Mayweather has some right to negotiate beyond Arum, with whom he has been under contract since turning pro in 1996. Arum has first-offer rights. Mayweather can shop after hearing that offer, but must allow Arum to match if he finds a better offer. That goes on in perpetuity, until Arum someday refuses to match an outside offer, at which point Mayweather could become an unrestricted free agent. HBO, of course, is tied into the multi-pronged contracts as well.
Arum and King rarely do business and the Felix Trinidad-Oscar De La Hoya outcome still rankles Arum. “I think,” King said, “that Lonesome Bob has his fears and apprehensions,” about doing business together.

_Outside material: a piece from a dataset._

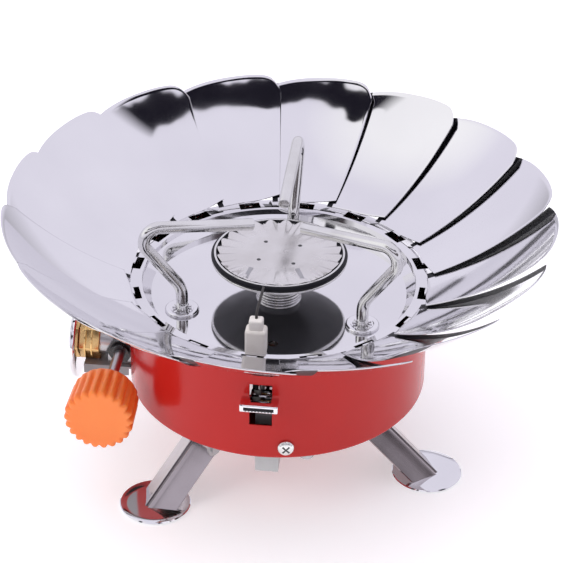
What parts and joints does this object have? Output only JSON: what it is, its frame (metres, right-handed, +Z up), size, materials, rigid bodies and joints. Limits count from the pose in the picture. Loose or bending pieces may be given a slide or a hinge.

Arum also will not be pleased to learn King and Mayweather met this year, even if it did not violate any contractual terms. There long has been an underlying suspicion that King had a quiet interest in Mayweather, bolstered by the overriding reality that Mayweather has a loud interest in escaping Arum, but the covert meeting prompted questions about how much backdooring is going on. Oh, and that $9 million offer Mayweather purportedly received and declined to fight Winky Wright – where did that figure come from, who floated it, through whom, and how did it get into the Tampa Tribune, even though neither side says anything remotely approaching that figure was offered?
Funny how King always seems to be around at times like these, dangling just the right fight. Judah-Mayweather is a natural fight between natural enemies. But we're not talking the fighters now.
“This fight can be made with or without him,” King said of Arum.